● What the task asks:
The data below is to be returned in full and exactly.

● Dataset content:
┌────────
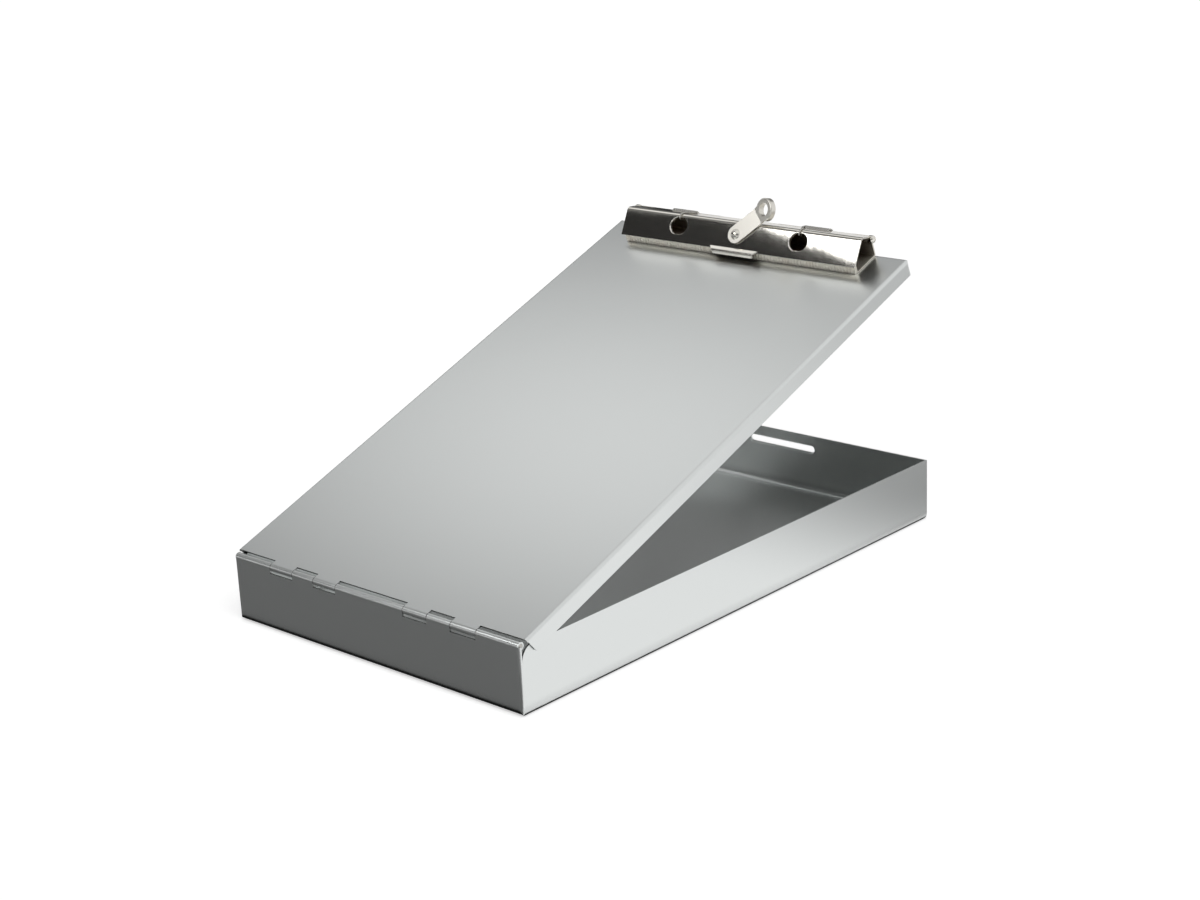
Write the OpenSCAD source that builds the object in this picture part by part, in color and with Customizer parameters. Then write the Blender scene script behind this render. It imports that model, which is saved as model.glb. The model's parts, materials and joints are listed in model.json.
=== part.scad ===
// Storage clipboard box in folded aluminium sheet, with a hinged writing lid and a wide sprung clip
// Millimetres, +Z up. The origin is the middle of the tray's underside, and the hinge wall faces -Y.

/* [Tray] */
// Outer width across the side walls
tray_w = 235; // [215:1:260]
// Outer length from the hinge wall to the far wall
tray_l = 381; // [340:1:430]
// Height of the walls
tray_h = 40; // [30:1:60]
// Thickness of the aluminium sheet
sheet = 1; // [0.8:0.1:1.2]
// Outside radius of the bends at the foot of the end walls
end_bend_r = 4; // [2:0.5:5]
// Outside radius of the bends at the foot of the side walls
side_bend_r = 2; // [1.5:0.5:4]
// Radius that rounds off each side wall beside the hinge
hinge_corner_r = 9; // [5:0.5:14]
// Width of the upright strip of side wall left at the hinge corner
corner_strip = 2.2; // [1.6:0.1:3]

/* [Slot in the far wall] */
// Length of the slot
slot_l = 54; // [40:1:70]
// Clear height of the slot
slot_h = 4.4; // [4.3:0.1:6]
// Distance from the top of the wall to the middle of the slot
slot_drop = 9.7; // [9:0.1:12]
// How far the slot's drawn rim stands out of the wall
slot_rim = 1.2; // [0.6:0.1:1.4]
// Width of the rim's rounded mouth inside the wall
slot_flare = 0.9; // [0.4:0.1:1.2]

/* [Lid hinge] */
// Diameter of the hinge pin
hinge_pin_d = 2.9; // [2.4:0.1:3.6]
// Radial clearance of the pin in the rolled knuckles
pin_clear = 0.05; // [0.02:0.01:0.08]
// Gap between a rolled knuckle and the sheet notched round it
notch_gap = 0.9; // [0.3:0.05:1]
// End gap between neighbouring knuckles
knuckle_gap = 0.3; // [0.2:0.1:0.8]
// Distance from the middle to the first joint between knuckles
knuckle_1 = 28; // [22:1:34]
// Distance from the middle to the second joint
knuckle_2 = 47; // [42:1:52]
// Distance from the middle to the third joint
knuckle_3 = 65.5; // [60:0.5:70]
// Distance from the middle to the fourth joint
knuckle_4 = 85; // [78:1:92]
// Angle at which the lid stands open
lid_open = 20.75; // [5:0.25:60]

/* [Lid] */
// Gap between each side flange of the lid and the side wall
lid_side_gap = 0.5; // [0.3:0.1:1]
// Gap between the far flange of the lid and the far wall
lid_end_gap = 2.4; // [2.4:0.1:3.5]
// Depth of the lid's flanges from its top face
lid_flange = 10.5; // [8:0.5:12]
// Outside radius of the lid's bends
lid_bend_r = 2; // [1.5:0.5:3]
// Outside radius of the lid's far corners, seen from above
lid_corner_r = 3; // [2:0.5:6]
// Distance from the hinge axis to the near end of the side flanges
flange_start = 4; // [3.7:0.1:6]
// Slope of the near end of the side flanges
flange_slope = 20; // [0:5:45]
// Width of the catch tongue on the far flange
tongue_w = 58; // [44:1:70]
// Height of the catch tongue below the middle of its bead
tongue_tail = 1.8; // [1.5:0.1:3]
// Length of the bead pressed into the catch tongue
bead_l = 46; // [30:1:50]
// Radius of the bead
bead_r = 1.6; // [1.2:0.1:2]
// How far the bead stands proud of the inside of the flange
bead_proud = 0.9; // [0.5:0.1:0.9]

/* [Clip] */
// Length of the clip's jaw along the lid's far edge
jaw_l = 192.6; // [150:0.2:210]
// Amount by which the base is shorter than the jaw at each end
base_inset = 1.6; // [1:0.1:3]
// Distance from the lid's far edge to the back of the clip
clip_setback = 0.9; // [0.5:0.1:3]
// Thickness of the jaw's steel
jaw_t = 0.9; // [0.7:0.1:1]
// Thickness of the base's steel
base_t = 1; // [0.8:0.1:1.2]
// Height of the clip's hinge rod above the lid
rod_h = 13.3; // [12.5:0.1:16]
// Diameter of the clip's hinge rod
rod_d = 2.4; // [2:0.1:2.8]
// Diameter of the rod's domed heads
rod_head_d = 5.2; // [4.4:0.1:5.6]
// How far the rod's heads stand out of the ends of the base
rod_head_l = 4.2; // [1.6:0.1:5]
// Length of the jaw's roof from its knuckles to its top corner
roof_l = 10.8; // [10:0.1:14]
// Downward slope of the roof towards the rod
roof_slope = 24.9; // [20:0.1:30]
// Length of the jaw's front plate from its top corner to its lower edge
plate_l = 19.1; // [18:0.1:20]
// Slope of the front plate
plate_slope = 45; // [42:0.5:47]
// Outside radius of the jaw's top bend
jaw_bend_r = 3; // [2:0.1:3.5]
// Clearance between the closed jaw and the gripping ridge
jaw_rest_gap = 0.1; // [0.05:0.05:0.3]
// Gap between the clip's knuckles and the sheet cut round them
clip_gap = 0.4; // [0.3:0.05:0.6]
// Distance from the jaw's lower edge back to the face of the gripping ridge
ridge_inset = 1.9; // [1.5:0.1:3]
// Thickness of the folded gripping ridge
ridge_t = 2; // [1.8:0.1:2.4]
// Spacing of the teeth along the ridge
tooth_pitch = 2.4; // [1.8:0.1:4]
// Depth of the teeth
tooth_depth = 0.5; // [0.3:0.1:0.7]
// Half length of the jaw's middle knuckle
clip_knuckle_1 = 24; // [18:1:30]
// Distance from the middle to the inner end of each spring bay
bay_in = 44.4; // [40:0.1:46]
// Distance from the middle to the outer end of each spring bay
bay_out = 65.2; // [62:0.1:68]
// Distance from the middle to the inner end of each outer base knuckle
clip_knuckle_2 = 82.5; // [75:0.5:86]

/* [Jaw details] */
// Distance from the middle to the middle of each oval hole
hole_x = 49.2; // [40:0.1:60]
// Distance from the jaw's lower edge up to the middle of the oval holes
hole_s = 11.2; // [10.5:0.1:11.5]
// Height of the oval holes
hole_h = 11.2; // [8:0.1:11.4]
// Extra width of the oval holes over their height
hole_stretch = 2.6; // [0:0.1:6]
// Depth of the collar drawn round each oval hole
hole_collar = 1.5; // [0.8:0.1:2]
// Width of the finger tab where it leaves the jaw
tab_w = 39; // [30:1:50]
// Width of the finger tab at its front
tab_front_w = 32; // [26:1:38]
// Height of the finger tab's shelf over the jaw's lower edge
tab_rise = 1; // [0:0.1:1.2]
// Length of the finger tab's shelf
tab_shelf = 2.4; // [1.8:0.1:4]
// Downward slope of the finger tab's shelf towards its front
tab_slope = 12; // [0:1:20]
// Outside radius of the finger tab's turned-down edge
tab_r = 1.6; // [1.2:0.1:2]
// Depth of the finger tab's turned-down edge
tab_drop = 3; // [2.5:0.1:4]

/* [Hanging lever] */
// Distance from the jaw's lower edge up to the lever's rivet
lever_s = 10.5; // [9:0.1:11]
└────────
● The reply:
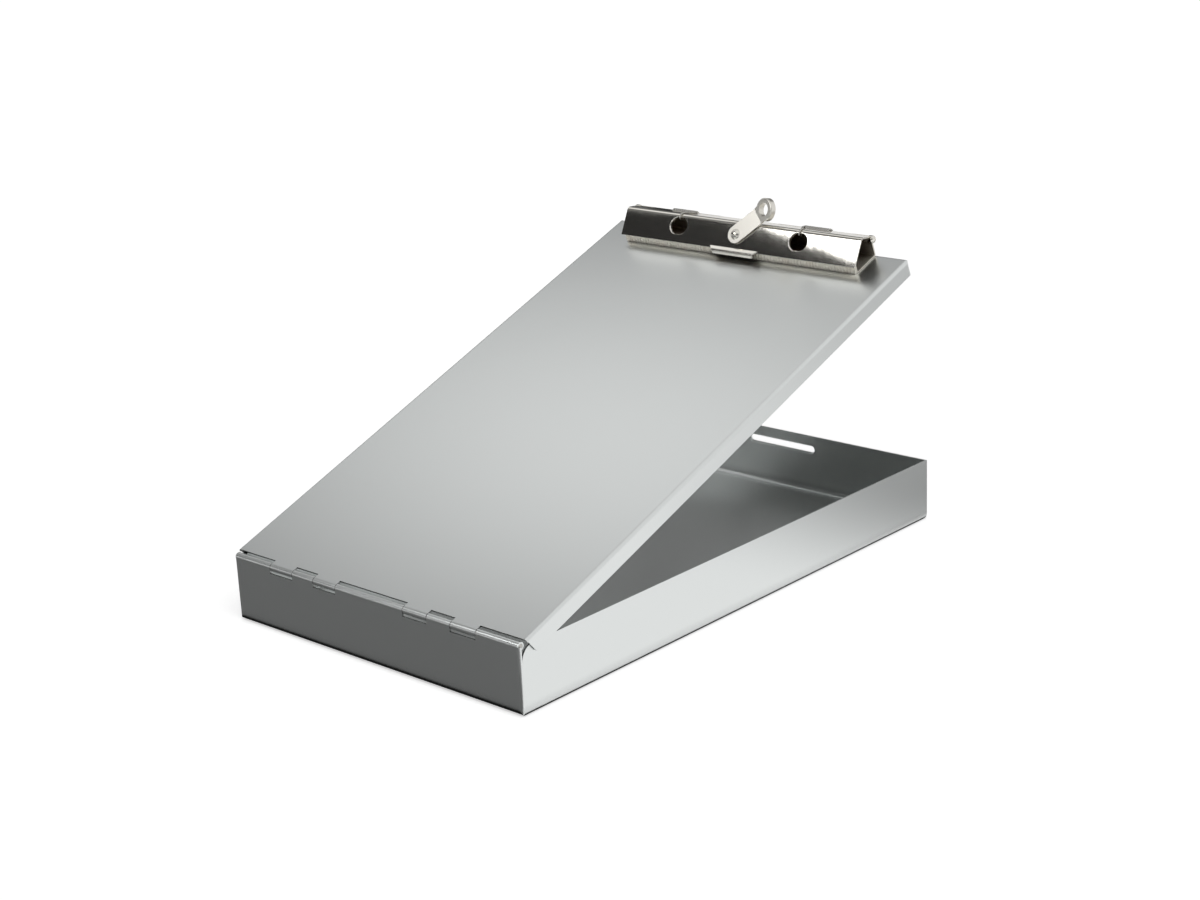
Write the OpenSCAD source that builds the object in this picture part by part, in color and with Customizer parameters. Then write the Blender scene script behind this render. It imports that model, which is saved as model.glb. The model's parts, materials and joints are listed in model.json.
=== part.scad ===
// Storage clipboard box in folded aluminium sheet, with a hinged writing lid and a wide sprung clip
// Millimetres, +Z up. The origin is the middle of the tray's underside, and the hinge wall faces -Y.

/* [Tray] */
// Outer width across the side walls
tray_w = 235; // [215:1:260]
// Outer length from the hinge wall to the far wall
tray_l = 381; // [340:1:430]
// Height of the walls
tray_h = 40; // [30:1:60]
// Thickness of the aluminium sheet
sheet = 1; // [0.8:0.1:1.2]
// Outside radius of the bends at the foot of the end walls
end_bend_r = 4; // [2:0.5:5]
// Outside radius of the bends at the foot of the side walls
side_bend_r = 2; // [1.5:0.5:4]
// Radius that rounds off each side wall beside the hinge
hinge_corner_r = 9; // [5:0.5:14]
// Width of the upright strip of side wall left at the hinge corner
corner_strip = 2.2; // [1.6:0.1:3]

/* [Slot in the far wall] */
// Length of the slot
slot_l = 54; // [40:1:70]
// Clear height of the slot
slot_h = 4.4; // [4.3:0.1:6]
// Distance from the top of the wall to the middle of the slot
slot_drop = 9.7; // [9:0.1:12]
// How far the slot's drawn rim stands out of the wall
slot_rim = 1.2; // [0.6:0.1:1.4]
// Width of the rim's rounded mouth inside the wall
slot_flare = 0.9; // [0.4:0.1:1.2]

/* [Lid hinge] */
// Diameter of the hinge pin
hinge_pin_d = 2.9; // [2.4:0.1:3.6]
// Radial clearance of the pin in the rolled knuckles
pin_clear = 0.05; // [0.02:0.01:0.08]
// Gap between a rolled knuckle and the sheet notched round it
notch_gap = 0.9; // [0.3:0.05:1]
// End gap between neighbouring knuckles
knuckle_gap = 0.3; // [0.2:0.1:0.8]
// Distance from the middle to the first joint between knuckles
knuckle_1 = 28; // [22:1:34]
// Distance from the middle to the second joint
knuckle_2 = 47; // [42:1:52]
// Distance from the middle to the third joint
knuckle_3 = 65.5; // [60:0.5:70]
// Distance from the middle to the fourth joint
knuckle_4 = 85; // [78:1:92]
// Angle at which the lid stands open
lid_open = 20.75; // [5:0.25:60]

/* [Lid] */
// Gap between each side flange of the lid and the side wall
lid_side_gap = 0.5; // [0.3:0.1:1]
// Gap between the far flange of the lid and the far wall
lid_end_gap = 2.4; // [2.4:0.1:3.5]
// Depth of the lid's flanges from its top face
lid_flange = 10.5; // [8:0.5:12]
// Outside radius of the lid's bends
lid_bend_r = 2; // [1.5:0.5:3]
// Outside radius of the lid's far corners, seen from above
lid_corner_r = 3; // [2:0.5:6]
// Distance from the hinge axis to the near end of the side flanges
flange_start = 4; // [3.7:0.1:6]
// Slope of the near end of the side flanges
flange_slope = 20; // [0:5:45]
// Width of the catch tongue on the far flange
tongue_w = 58; // [44:1:70]
// Height of the catch tongue below the middle of its bead
tongue_tail = 1.8; // [1.5:0.1:3]
// Length of the bead pressed into the catch tongue
bead_l = 46; // [30:1:50]
// Radius of the bead
bead_r = 1.6; // [1.2:0.1:2]
// How far the bead stands proud of the inside of the flange
bead_proud = 0.9; // [0.5:0.1:0.9]

/* [Clip] */
// Length of the clip's jaw along the lid's far edge
jaw_l = 192.6; // [150:0.2:210]
// Amount by which the base is shorter than the jaw at each end
base_inset = 1.6; // [1:0.1:3]
// Distance from the lid's far edge to the back of the clip
clip_setback = 0.9; // [0.5:0.1:3]
// Thickness of the jaw's steel
jaw_t = 0.9; // [0.7:0.1:1]
// Thickness of the base's steel
base_t = 1; // [0.8:0.1:1.2]
// Height of the clip's hinge rod above the lid
rod_h = 13.3; // [12.5:0.1:16]
// Diameter of the clip's hinge rod
rod_d = 2.4; // [2:0.1:2.8]
// Diameter of the rod's domed heads
rod_head_d = 5.2; // [4.4:0.1:5.6]
// How far the rod's heads stand out of the ends of the base
rod_head_l = 4.2; // [1.6:0.1:5]
// Length of the jaw's roof from its knuckles to its top corner
roof_l = 10.8; // [10:0.1:14]
// Downward slope of the roof towards the rod
roof_slope = 24.9; // [20:0.1:30]
// Length of the jaw's front plate from its top corner to its lower edge
plate_l = 19.1; // [18:0.1:20]
// Slope of the front plate
plate_slope = 45; // [42:0.5:47]
// Outside radius of the jaw's top bend
jaw_bend_r = 3; // [2:0.1:3.5]
// Clearance between the closed jaw and the gripping ridge
jaw_rest_gap = 0.1; // [0.05:0.05:0.3]
// Gap between the clip's knuckles and the sheet cut round them
clip_gap = 0.4; // [0.3:0.05:0.6]
// Distance from the jaw's lower edge back to the face of the gripping ridge
ridge_inset = 1.9; // [1.5:0.1:3]
// Thickness of the folded gripping ridge
ridge_t = 2; // [1.8:0.1:2.4]
// Spacing of the teeth along the ridge
tooth_pitch = 2.4; // [1.8:0.1:4]
// Depth of the teeth
tooth_depth = 0.5; // [0.3:0.1:0.7]
// Half length of the jaw's middle knuckle
clip_knuckle_1 = 24; // [18:1:30]
// Distance from the middle to the inner end of each spring bay
bay_in = 44.4; // [40:0.1:46]
// Distance from the middle to the outer end of each spring bay
bay_out = 65.2; // [62:0.1:68]
// Distance from the middle to the inner end of each outer base knuckle
clip_knuckle_2 = 82.5; // [75:0.5:86]

/* [Jaw details] */
// Distance from the middle to the middle of each oval hole
hole_x = 49.2; // [40:0.1:60]
// Distance from the jaw's lower edge up to the middle of the oval holes
hole_s = 11.2; // [10.5:0.1:11.5]
// Height of the oval holes
hole_h = 11.2; // [8:0.1:11.4]
// Extra width of the oval holes over their height
hole_stretch = 2.6; // [0:0.1:6]
// Depth of the collar drawn round each oval hole
hole_collar = 1.5; // [0.8:0.1:2]
// Width of the finger tab where it leaves the jaw
tab_w = 39; // [30:1:50]
// Width of the finger tab at its front
tab_front_w = 32; // [26:1:38]
// Height of the finger tab's shelf over the jaw's lower edge
tab_rise = 1; // [0:0.1:1.2]
// Length of the finger tab's shelf
tab_shelf = 2.4; // [1.8:0.1:4]
// Downward slope of the finger tab's shelf towards its front
tab_slope = 12; // [0:1:20]
// Outside radius of the finger tab's turned-down edge
tab_r = 1.6; // [1.2:0.1:2]
// Depth of the finger tab's turned-down edge
tab_drop = 3; // [2.5:0.1:4]

/* [Hanging lever] */
// Distance from the jaw's lower edge up to the lever's rivet
lever_s = 10.5; // [9:0.1:11]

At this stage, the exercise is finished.